Using Analytics to Track an EHR Deployment

By any standard, the electronic health records rollout at Duke Medicine is big.


By any standard, the electronic health records rollout at Duke Medicine is big. Located in Durham, N.C., the academic medical center is in the midst of a 4-year deployment of an Epic system across its ambulatory and inpatient settings. Epic will replace multiple legacy systems and offer an integrated package of clinical and revenue cycle applications.

At Health Data Management’s Healthcare Analytics Symposium, Monica Horvath, Duke’s team lead in health intelligence and research services, described how data analytics can be used to monitor the effectiveness of the roll-out. The findings were not always pleasant, as Horvath discussed how some physicians wound up returning to a legacy documentation system rather than use the new Epic module because of cumbersome documentation requirements.

Horvath’s team, part of Duke Health Technology Solutions, the medical center’s technology arm, surveyed clinics about the ease of doing various transactions both before and after go-live. That helped track clinics having trouble with adoption, leading to site visits, additional retraining and even software redesign. The survey was broken down by role, with nurses, physicians and even front desk staff weighing in on the merits of the EHR.

Among the go-live measures tracked was transcription utilization. Duke wanted to move providers to an embedded voice recognition module in the Epic system, rather than use a variety of outsourced transcription services. To date, Duke has reduced the use of transcription nearly a third, Horvath said. But some clinics continued to pay for outside transcription. Upon analysis, Horvath’s group determined that these were physicians who had returned to their legacy EHR as a workaround to cumbersome documentation requirements.  “That was exactly what we didn’t want to happen,” she said.
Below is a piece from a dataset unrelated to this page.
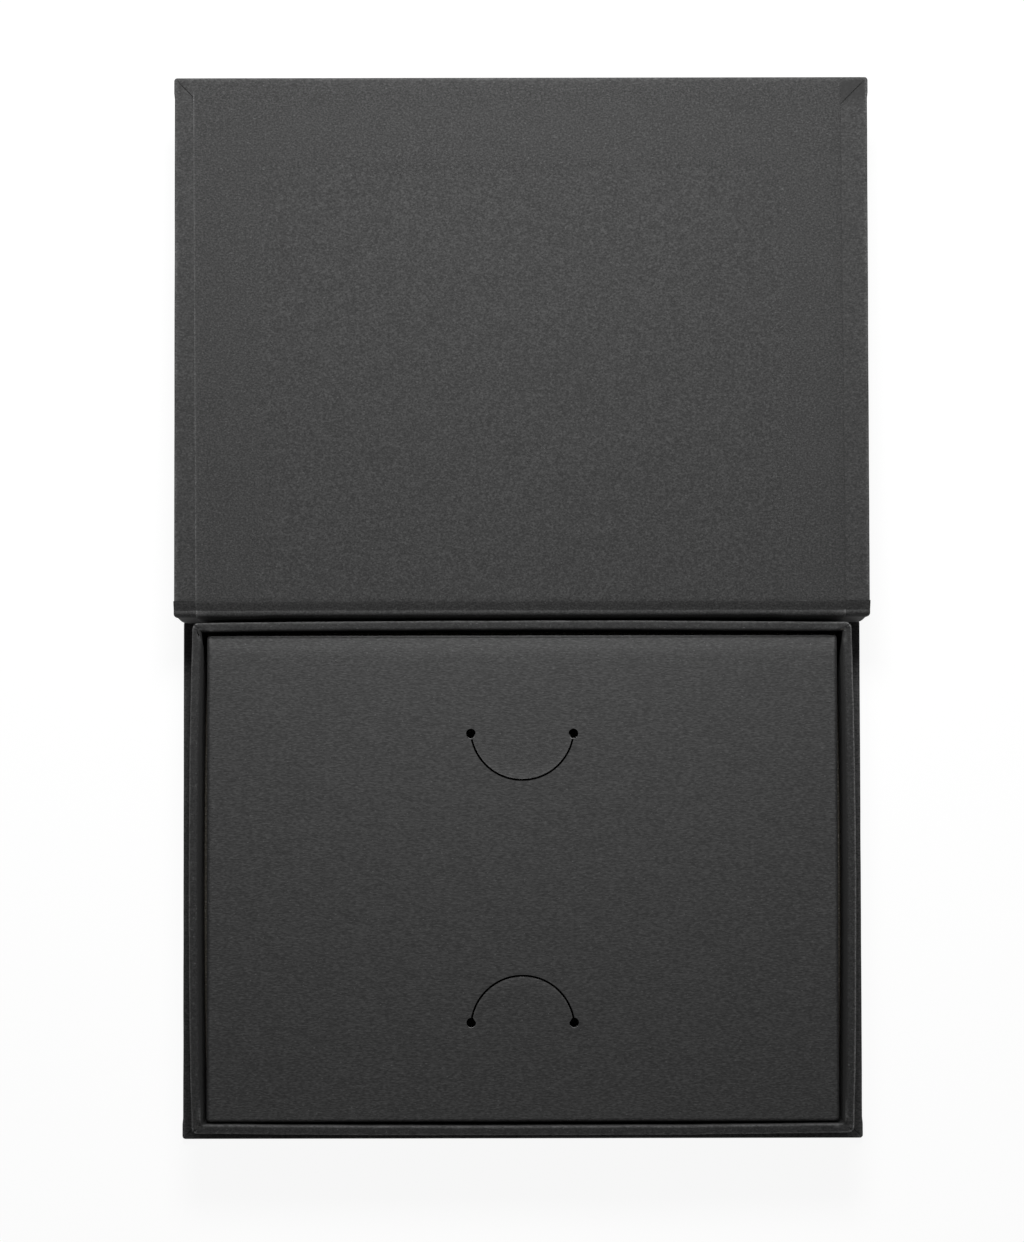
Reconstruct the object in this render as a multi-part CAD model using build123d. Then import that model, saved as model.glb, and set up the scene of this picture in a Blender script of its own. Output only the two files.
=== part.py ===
from build123d import *
from math import sqrt
import os

# Gift card box with a book-style lid, standing open with the lid laid flat behind it.
# Millimetres. X runs across the box, +Y away from the user, +Z up.
# The origin is the middle of the footprint, on the face that rests on the table.

# Case, the wrap-around cover of three boards
case_width = 131.0
base_depth = 101.2        # front edge of the base to the back of the spine
lid_length = 98.9         # hinge groove to free edge
case_board = 1.5
paper = 0.2               # wrap and liner
turn_in = 15.6            # paper folded in past each edge
hinge_gap = 1.5           # groove between spine and open lid
free_corner_radius = 0.6
hinge_corner_radius = 1.2
liner_side_margin = 4.4   # turn-in left bare beside the liner
liner_free_margin = 1.6   # turn-in left bare along the free edge
step_run = 1.9            # slope of the liner down from the turn-in to the board
mitre_slit = 0.12
groove_dip = 0.4          # sag of the liner into the groove

# Tray, a folded and wrapped set-up box
side_overhang = 3.5       # base past the tray's corners
front_overhang = 3.0
spine_gap = 0.3           # back wall at its fullest to the spine
tray_height = 21.0
tray_wall = 1.5
side_bow = 0.6            # the side walls bow outwards
end_bow = 0.35            # so do the front and back walls, less
rim_turn_in = 15.0        # wrap carried down inside the walls
foot_turn_in = 12.0       # wrap carried under the floor
corner_slit = 0.15        # cut between two walls of the folded blank
stay_width = 12.0
stay_paper = 0.12

# Platform, a folded card that carries the gift card
rim_drop = 1.9            # rim down to the platform
side_clearance = 0.55
end_clearance = 0.33
platform_forward = 0.15   # its slack is taken up towards the front
platform_card = 0.4
fold_radius = 0.9
back_fold_radius = 2.4    # the back fold is softer
skirt_corner_gap = 1.2
floor_clearance = 0.05

# Half-moon tabs, set for a standard card
card_height = 54.0
card_clearance = 0.1
tab_chord = 19.3          # between the centres of the stop holes
tab_depth = 8.75
slit = 0.25
stop_hole_radius = 0.9

seat_gap = 0.1            # rim to the shut lid
tiny = 0.001

# Levels and lines that follow
case_panel = case_board + 2 * paper
half_width = case_width / 2
base_front = -base_depth / 2
spine_back = base_depth / 2
spine_front = spine_back - case_panel
wall = tray_wall + 2 * paper
rim_z = case_panel + tray_height
hinge_z = rim_z + seat_gap
lid_face_z = hinge_z - paper          # bare turn-ins, and the liner where it lies on the board
lid_board_top = lid_face_z - paper
lid_board_bottom = lid_board_top - case_board
lid_under = lid_board_bottom - paper
lid_back = spine_back + hinge_gap
lid_free = lid_back + lid_length
liner_half = half_width - liner_side_margin
turn_half = half_width - turn_in
spine_top = lid_board_top
tray_front = base_front + front_overhang
tray_back = spine_front - spine_gap - end_bow
tray_half = half_width - side_overhang
tray_middle = (tray_front + tray_back) / 2
platform_half = tray_half - wall - side_clearance
platform_z = rim_z - rim_drop
platform_y = tray_middle - platform_forward
platform_half_depth = (tray_back - tray_front) / 2 - wall - end_clearance
root_line = card_height / 2 + card_clearance
tab_radius = (tab_chord ** 2 / 4 + tab_depth ** 2) / (2 * tab_depth)


def slab(x0, x1, y0, y1, z0, z1):
    """A box by its limits."""
    middle = Location(((x0 + x1) / 2, (y0 + y1) / 2, (z0 + z1) / 2))
    return middle * Box(x1 - x0, y1 - y0, z1 - z0)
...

And while the initial deployment did not go entirely as planned, the data gathered by user surveys, transcription utilization measures, and other billing metrics offered the staff responsible for the EHR design valuable insight, she said. For example, some clinics saw big spikes in their billing lag times, as it proved difficult to close out charts, apply codes and dispatch claims. Revised workarounds and system improvements have resulted in those lag times returning back to the pre-EHR levels.